> **Stated task**
Give the lines again exactly, from the one holding "obj.parent = None" to the last line of the listing below, both ends included and nothing added.

> **Given information**

....

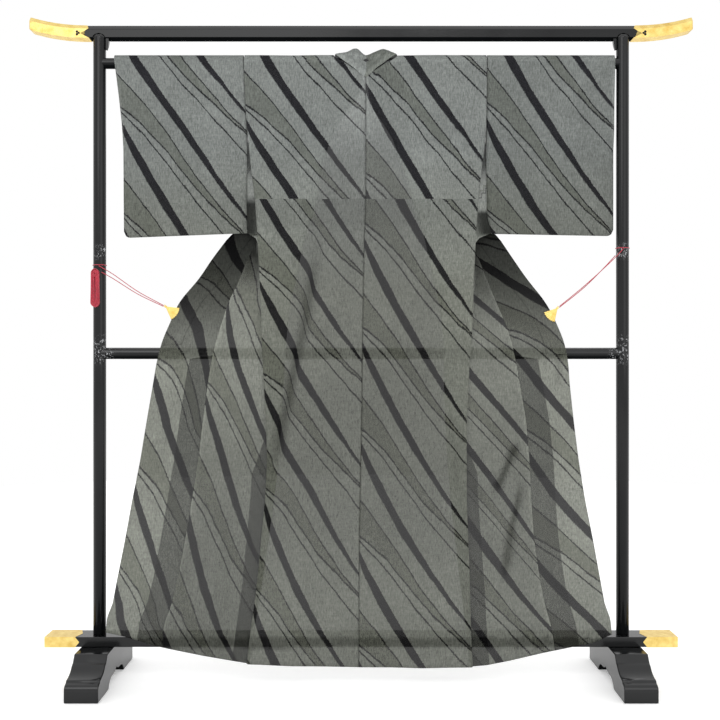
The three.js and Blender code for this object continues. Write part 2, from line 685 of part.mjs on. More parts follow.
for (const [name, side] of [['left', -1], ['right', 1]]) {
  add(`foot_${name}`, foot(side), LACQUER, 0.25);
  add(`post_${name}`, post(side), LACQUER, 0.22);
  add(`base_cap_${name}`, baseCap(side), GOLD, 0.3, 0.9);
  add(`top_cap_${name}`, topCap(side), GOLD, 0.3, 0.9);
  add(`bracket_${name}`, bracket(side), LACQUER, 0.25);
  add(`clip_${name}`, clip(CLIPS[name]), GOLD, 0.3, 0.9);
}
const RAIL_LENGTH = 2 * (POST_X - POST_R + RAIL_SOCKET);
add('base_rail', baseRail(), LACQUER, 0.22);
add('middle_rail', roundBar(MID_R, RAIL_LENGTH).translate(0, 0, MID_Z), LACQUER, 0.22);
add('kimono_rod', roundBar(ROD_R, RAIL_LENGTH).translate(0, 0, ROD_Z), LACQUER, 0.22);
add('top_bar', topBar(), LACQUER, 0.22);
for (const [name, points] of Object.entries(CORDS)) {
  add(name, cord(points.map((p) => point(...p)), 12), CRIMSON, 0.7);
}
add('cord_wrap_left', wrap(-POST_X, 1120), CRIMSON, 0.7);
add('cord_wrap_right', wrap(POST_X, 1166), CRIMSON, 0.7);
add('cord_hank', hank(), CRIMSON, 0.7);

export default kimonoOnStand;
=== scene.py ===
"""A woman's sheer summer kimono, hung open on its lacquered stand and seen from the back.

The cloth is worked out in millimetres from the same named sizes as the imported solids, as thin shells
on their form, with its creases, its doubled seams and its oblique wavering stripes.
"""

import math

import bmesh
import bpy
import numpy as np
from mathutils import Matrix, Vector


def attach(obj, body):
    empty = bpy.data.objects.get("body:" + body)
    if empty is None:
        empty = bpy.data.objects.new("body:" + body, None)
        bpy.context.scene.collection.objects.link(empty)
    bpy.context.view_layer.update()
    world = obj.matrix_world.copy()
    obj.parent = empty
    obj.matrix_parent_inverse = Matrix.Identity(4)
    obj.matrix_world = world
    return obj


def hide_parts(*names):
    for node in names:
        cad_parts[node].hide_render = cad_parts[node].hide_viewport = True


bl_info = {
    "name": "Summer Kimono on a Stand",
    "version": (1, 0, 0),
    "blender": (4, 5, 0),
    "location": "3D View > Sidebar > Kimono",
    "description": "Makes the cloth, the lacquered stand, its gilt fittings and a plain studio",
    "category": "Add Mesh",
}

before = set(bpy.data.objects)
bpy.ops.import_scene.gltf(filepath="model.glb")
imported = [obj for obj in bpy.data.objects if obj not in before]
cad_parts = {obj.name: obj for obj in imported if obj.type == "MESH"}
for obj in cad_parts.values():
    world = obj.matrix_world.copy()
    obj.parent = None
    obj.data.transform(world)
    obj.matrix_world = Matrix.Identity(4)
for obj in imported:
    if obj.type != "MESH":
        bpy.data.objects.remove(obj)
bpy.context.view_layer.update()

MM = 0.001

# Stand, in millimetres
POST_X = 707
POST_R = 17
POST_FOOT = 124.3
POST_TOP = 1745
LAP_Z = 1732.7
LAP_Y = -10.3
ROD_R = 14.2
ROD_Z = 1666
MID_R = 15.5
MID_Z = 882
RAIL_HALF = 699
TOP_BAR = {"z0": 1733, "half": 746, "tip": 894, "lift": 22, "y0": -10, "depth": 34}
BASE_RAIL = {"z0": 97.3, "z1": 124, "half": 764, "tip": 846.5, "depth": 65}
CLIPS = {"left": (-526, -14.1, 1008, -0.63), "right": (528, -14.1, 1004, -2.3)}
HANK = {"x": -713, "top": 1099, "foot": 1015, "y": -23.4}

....

> **Solution to the exercise**
    obj.parent = None
    obj.data.transform(world)
    obj.matrix_world = Matrix.Identity(4)
for obj in imported:
    if obj.type != "MESH":
        bpy.data.objects.remove(obj)
bpy.context.view_layer.update()

MM = 0.001

# Stand, in millimetres
POST_X = 707
POST_R = 17
POST_FOOT = 124.3
POST_TOP = 1745
LAP_Z = 1732.7
LAP_Y = -10.3
ROD_R = 14.2
ROD_Z = 1666
MID_R = 15.5
MID_Z = 882
RAIL_HALF = 699
TOP_BAR = {"z0": 1733, "half": 746, "tip": 894, "lift": 22, "y0": -10, "depth": 34}
BASE_RAIL = {"z0": 97.3, "z1": 124, "half": 764, "tip": 846.5, "depth": 65}
CLIPS = {"left": (-526, -14.1, 1008, -0.63), "right": (528, -14.1, 1004, -2.3)}
HANK = {"x": -713, "top": 1099, "foot": 1015, "y": -23.4}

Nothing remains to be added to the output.